Task brief
Return the lines from the one that contains "Keep writing the build123d" through the one that contains "from mathutils import Matrix, Vector, noise", both included, exactly as written and with nothing added.
_____
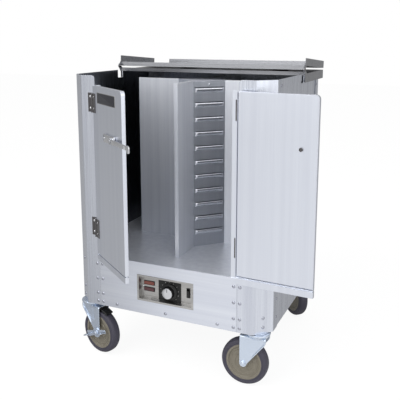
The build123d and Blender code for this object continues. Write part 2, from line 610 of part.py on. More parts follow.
def blower():
    """Motor on the pan, wheel on its shaft, a round housing up to the deck and a ring element in it."""
    under_deck = DECK_Z - DECK_SHEET
    shaft_top = FAN_Z + FAN_H
    motor = rod(MOTOR_R, (0, 0, PAN_TOP_Z), (0, 0, PAN_TOP_Z + MOTOR_H))
    motor += rod(SHAFT_R, (0, 0, PAN_TOP_Z), (0, 0, shaft_top))
    parts["blower_motor"] = motor

    housing = rod(HOUSING_R, (0, 0, PAN_TOP_Z), (0, 0, under_deck))
    housing -= rod(HOUSING_R - HOUSING_SHEET, (0, 0, PAN_Z), (0, 0, DECK_Z))
    for turn in range(4):
        window = Pos(HOUSING_R, 0, PAN_TOP_Z + 12 + HOUSING_WINDOW_H / 2)
        housing -= Rot(0, 0, 45 + 90 * turn) * window * Box(HOUSING_R / 2, HOUSING_WINDOW_W, HOUSING_WINDOW_H)
    element_z = under_deck - ELEMENT_DROP
    ends = [(-HOUSING_R - 8, side * 12, element_z) for side in (-1, 1)]
    starts = [(-ELEMENT_RING_R + 1.5, side * 12, element_z) for side in (-1, 1)]
    for start, end in zip(starts, ends):
        housing -= rod(ELEMENT_R + RUNNING_FIT, start, end)
    parts["blower_housing"] = housing

    ring = Pos(0, 0, element_z) * Torus(ELEMENT_RING_R, ELEMENT_R)
    for start, end in zip(starts, ends):
        ring += rod(ELEMENT_R, start, end)
    parts["heater_element"] = ring

    fan = rod(FAN_R, (0, 0, FAN_Z), (0, 0, FAN_Z + FAN_SHEET))
    fan += rod(SHAFT_R + 6, (0, 0, FAN_Z), (0, 0, FAN_Z + FAN_H - 12))
    rim = rod(FAN_R, (0, 0, FAN_Z + FAN_H - FAN_SHEET), (0, 0, FAN_Z + FAN_H))
    fan += rim - rod(FAN_R - FAN_BLADE_L, (0, 0, FAN_Z), (0, 0, FAN_Z + FAN_H + 1))
    for blade in range(FAN_BLADES):
        vane = Pos(FAN_R - FAN_BLADE_L / 2 - 0.5, 0, FAN_Z + FAN_H / 2) * Rot(0, 0, 35)
        fan += Rot(0, 0, 360 / FAN_BLADES * blade) * vane * Box(FAN_BLADE_L - 3, FAN_SHEET, FAN_H)
    parts["fan_wheel"] = fan - rod(SHAFT_R + RUNNING_FIT, (0, 0, FAN_Z - 1), (0, 0, FAN_Z + FAN_H + 1))


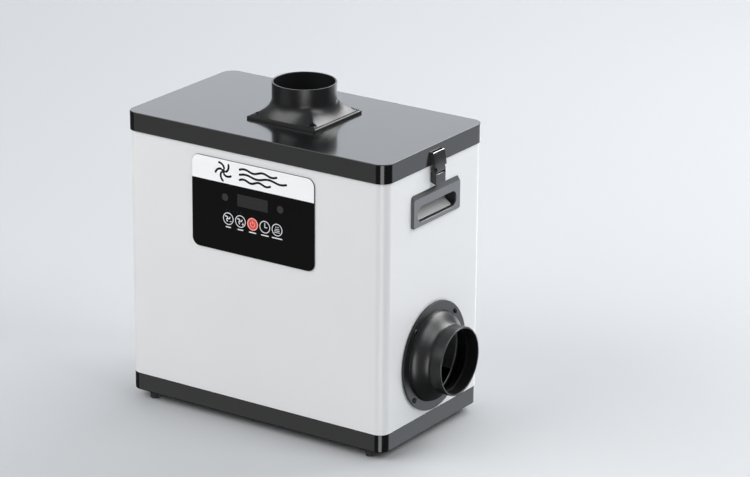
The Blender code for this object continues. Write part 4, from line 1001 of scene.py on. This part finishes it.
def in_slot(place, low, high):
    spare = MM / 5
    return low.y - spare < place.y < high.y + spare and low.z - spare < place.z < high.z + spare


def soften_floor(piece, x, radius):
    """Rounds the edges round the pocket's floor."""
    edit(piece)
    pick("EDGE", lambda p, way: abs(p.x - x) < NEAR and abs(way.x) < ACROSS)
    bpy.ops.mesh.bevel(offset=radius, segments=6, affect="EDGES")
    put_down()


# ---- latches ---------------------------------------------------------------------------------------
LATCH_SHEET = 1.2 * MM


def make_latches():
    """Right lever about its pin, mirrored for the left."""
    pin = centre("right_latch_pin")
    lever_low, lever_high = box("right_latch_lever")
    half = (lever_high.y - lever_low.y) / 2
    knuckle = lever_high.x - pin.x
    height = lever_high.z - pin.z
    lean = knuckle - 0.1 * MM
    radius = (height**2 + lean**2) / (2 * lean)
    sweep = asin(height / radius)
    sheet = LATCH_SHEET
    shoulder = 5.1 * MM  # over the pin, where the lever widens

    def face(inset, start=0.0, steps=16):
        first = asin(start / radius)
        turns = [first + (sweep - first) * i / steps for i in range(steps + 1)]
        centre = knuckle - radius
        return [(centre + (radius - inset) * cos(a), (radius - inset) * sin(a)) for a in turns]

    narrow = 9.3 * MM
    curl = [(knuckle * cos(a), knuckle * sin(a)) for a in (radians(-200 + 10 * i) for i in range(20))]
    lever = strip("lever", curl + face(0)[:5], 2 * narrow, sheet, side=1)
    lever = close_up(lever)
    outer, inner = face(-0.04 * MM, shoulder), face(sheet, shoulder)
    cheek_back = lever_low.x - pin.x
    wing = plate("wing", outer + inner[::-1], -half, half)
    top = outer[-1][1]
    cheeks = []
    outline = [(x - 0.1 * MM, z) for x, z in outer]
    outline += [(cheek_back, top), (cheek_back, 9 * MM)]
    outline.append((outer[0][0] - 3 * MM, outer[0][1]))
    for side in (-1, 1):
        edges = sorted((side * half, side * (half - sheet)))
        cheeks.append(plate("cheek", eased(outline, 1.2 * MM, 3, closed=True), *edges))
    merge(wing, *cheeks)
    rib_half = half - 4.2 * MM
    rib_face = face(-0.35 * MM, shoulder + 4.5 * MM)[:-3]
    rib_back = face(0.5 * MM, shoulder + 4.5 * MM)[:-3]
    rib = plate("rib", rib_face + rib_back[::-1], -rib_half, rib_half)
    merge(wing, rib)
    edit(wing)
    # the top's front edge is cut off aslant
    front = outer[-1][0]
    pick("EDGE", lambda p, way: abs(way.y) > ALONG and p.z > top - NEAR and p.x > front - NEAR)
    bpy.ops.mesh.bevel(offset=0.9 * MM, segments=1, affect="EDGES")
    put_down()
    soften(wing, 0.12 * MM, 2)
    soften(lever, 0.2 * MM, 2)
    latch = join("right_latch_lever_pressed", [wing, lever])
    settle(latch, pin)
    left, bodies = "left_latch_lever_pressed", ("right_latch", "left_latch")
    pair = ready_pair(latch, left, "black_steel", LATCH_STEEL, "latch_lever", bodies)
    # the faces along the top, down to 1.4 mm below it, are given bright steel
    bright_top_foot = lever_high.z - 1.4 * MM
    for piece in pair:
        second_finish_faces(piece, lambda place, way: way.z > 0.45 and place.z > bright_top_foot)


def second_finish_faces(piece, test, finish=SPRING_STEEL):
    """Gives the faces that pass the test a second finish, bright steel unless another is given; on the
    grips' top slope it is painted shade, on the brackets' fold a painted highlight.
    """
    piece.data.materials.append(finish)
    edit(piece)
    pick("FACE", test)
    piece.active_material_index = 1
    bpy.ops.object.material_slot_assign()
    put_down()


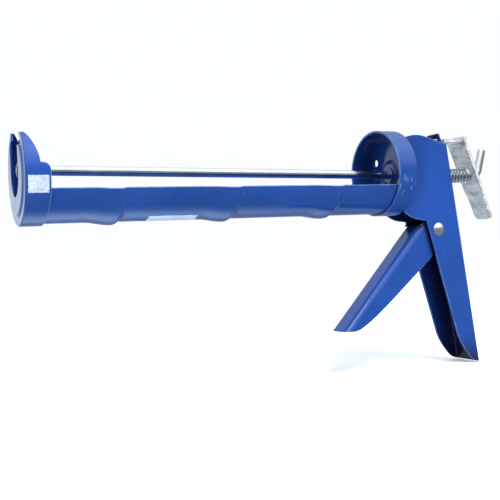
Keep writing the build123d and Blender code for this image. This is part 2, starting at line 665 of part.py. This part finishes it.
def curved_label(radius, x_range, angles):
    """Thin sticker on a round wall; angles are below the horizontal on the left side."""
    start, end = x_range
    low = radius + LABEL_LIFT
    high = low + LABEL_THICK
    strip = make_face(Polyline((start, low), (end, low), (end, high), (start, high), close=True))
    return revolve(Rot(180 + angles[0], 0, 0) * strip, Axis.X, angles[1] - angles[0])


def collar_label():
    return curved_label(CAP_R, COLLAR_LABEL_X, COLLAR_LABEL_ANGLES)


def trough_label():
    start = FIRST_RIB_X + RIB_FALL + TROUGH_LABEL_GAPS[0]
    end = FIRST_RIB_X + RIB_PITCH - RIB_RISE - TROUGH_LABEL_GAPS[1]
    return curved_label(TROUGH_R, (start, end), TROUGH_LABEL_ANGLES)


NODES = {
    "barrel_trough": barrel_trough,
    "front_cap": front_cap,
    "rear_cup": rear_cup,
    "rod_guide_bush": rod_guide_bush,
    "handle_frame": handle_frame,
    "cup_rivets": cup_rivets,
    "trigger_rivet": trigger_rivet,
    "pivot_washers": pivot_washers,
    "trigger": trigger,
    "pivot_sleeve": pivot_sleeve,
    "drive_pin": drive_pin,
    "push_rod": push_rod,
    "plunger_disc": plunger_disc,
    "plunger_washer": plunger_washer,
    "plunger_nut": plunger_nut,
    "drive_plate": drive_plate,
    "drive_spring": drive_spring,
    "drive_spring_seat": drive_spring_seat,
    "release_plate": release_plate,
    "release_spring": release_spring,
    "release_spring_seat": release_spring_seat,
    "collar_label": collar_label,
    "trough_label": trough_label,
}

os.makedirs("parts", exist_ok=True)
for name, make in NODES.items():
    export_step(make(), f"parts/{name}.step")
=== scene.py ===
import json
import math

import bpy
from mathutils import Matrix, Vector, noise


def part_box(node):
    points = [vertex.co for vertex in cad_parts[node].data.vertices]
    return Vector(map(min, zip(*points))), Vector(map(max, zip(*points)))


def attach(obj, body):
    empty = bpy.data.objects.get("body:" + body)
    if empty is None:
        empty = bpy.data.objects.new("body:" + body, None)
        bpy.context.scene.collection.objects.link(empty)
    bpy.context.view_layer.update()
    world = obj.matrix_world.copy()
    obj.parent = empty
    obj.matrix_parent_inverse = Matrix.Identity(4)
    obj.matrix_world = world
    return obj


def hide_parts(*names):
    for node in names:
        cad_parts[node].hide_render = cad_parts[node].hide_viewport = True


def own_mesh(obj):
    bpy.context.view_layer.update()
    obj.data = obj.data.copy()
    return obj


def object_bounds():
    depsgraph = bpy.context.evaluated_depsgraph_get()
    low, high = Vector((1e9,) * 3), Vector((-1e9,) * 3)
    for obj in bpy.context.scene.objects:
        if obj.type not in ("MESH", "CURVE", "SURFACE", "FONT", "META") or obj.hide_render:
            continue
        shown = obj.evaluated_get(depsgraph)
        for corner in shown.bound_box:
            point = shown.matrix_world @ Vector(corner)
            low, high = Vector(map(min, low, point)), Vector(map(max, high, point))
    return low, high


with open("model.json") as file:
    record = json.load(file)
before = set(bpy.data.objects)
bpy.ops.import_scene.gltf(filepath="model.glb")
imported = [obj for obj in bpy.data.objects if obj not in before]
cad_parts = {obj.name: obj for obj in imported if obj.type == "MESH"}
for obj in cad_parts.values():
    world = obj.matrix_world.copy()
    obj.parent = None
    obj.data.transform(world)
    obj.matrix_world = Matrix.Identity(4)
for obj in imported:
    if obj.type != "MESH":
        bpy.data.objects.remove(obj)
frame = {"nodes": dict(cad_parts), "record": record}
cad_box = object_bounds()
nodes = frame["nodes"]

MM = 0.001


# ---------------------------------------------------------------- node helpers

RAY_SAMPLES = 6             # of the bevel and recess nodes
FLAT_COSINE = 0.995         # between true and rounded normal: no edge down to this
EDGE_COSINE = 0.85          # and a full edge from this
DEEP_OPENNESS = 0.50        # what the recess node gives where a recess is full
FREE_OPENNESS = 0.95        # and where it ends


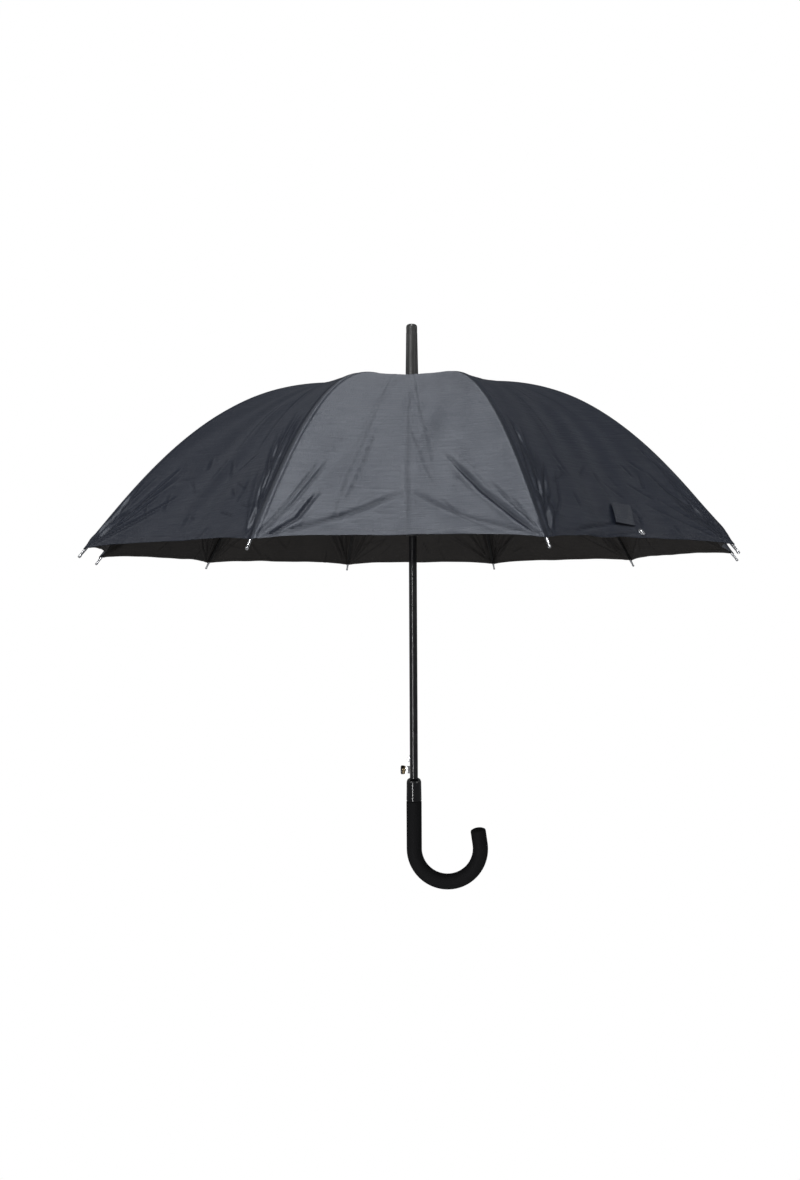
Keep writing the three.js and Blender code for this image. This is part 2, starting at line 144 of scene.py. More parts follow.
_____
Reply
Keep writing the build123d and Blender code for this image. This is part 2, starting at line 665 of part.py. This part finishes it.
def curved_label(radius, x_range, angles):
    """Thin sticker on a round wall; angles are below the horizontal on the left side."""
    start, end = x_range
    low = radius + LABEL_LIFT
    high = low + LABEL_THICK
    strip = make_face(Polyline((start, low), (end, low), (end, high), (start, high), close=True))
    return revolve(Rot(180 + angles[0], 0, 0) * strip, Axis.X, angles[1] - angles[0])


def collar_label():
    return curved_label(CAP_R, COLLAR_LABEL_X, COLLAR_LABEL_ANGLES)


def trough_label():
    start = FIRST_RIB_X + RIB_FALL + TROUGH_LABEL_GAPS[0]
    end = FIRST_RIB_X + RIB_PITCH - RIB_RISE - TROUGH_LABEL_GAPS[1]
    return curved_label(TROUGH_R, (start, end), TROUGH_LABEL_ANGLES)


NODES = {
    "barrel_trough": barrel_trough,
    "front_cap": front_cap,
    "rear_cup": rear_cup,
    "rod_guide_bush": rod_guide_bush,
    "handle_frame": handle_frame,
    "cup_rivets": cup_rivets,
    "trigger_rivet": trigger_rivet,
    "pivot_washers": pivot_washers,
    "trigger": trigger,
    "pivot_sleeve": pivot_sleeve,
    "drive_pin": drive_pin,
    "push_rod": push_rod,
    "plunger_disc": plunger_disc,
    "plunger_washer": plunger_washer,
    "plunger_nut": plunger_nut,
    "drive_plate": drive_plate,
    "drive_spring": drive_spring,
    "drive_spring_seat": drive_spring_seat,
    "release_plate": release_plate,
    "release_spring": release_spring,
    "release_spring_seat": release_spring_seat,
    "collar_label": collar_label,
    "trough_label": trough_label,
}

os.makedirs("parts", exist_ok=True)
for name, make in NODES.items():
    export_step(make(), f"parts/{name}.step")
=== scene.py ===
import json
import math

import bpy
from mathutils import Matrix, Vector, noise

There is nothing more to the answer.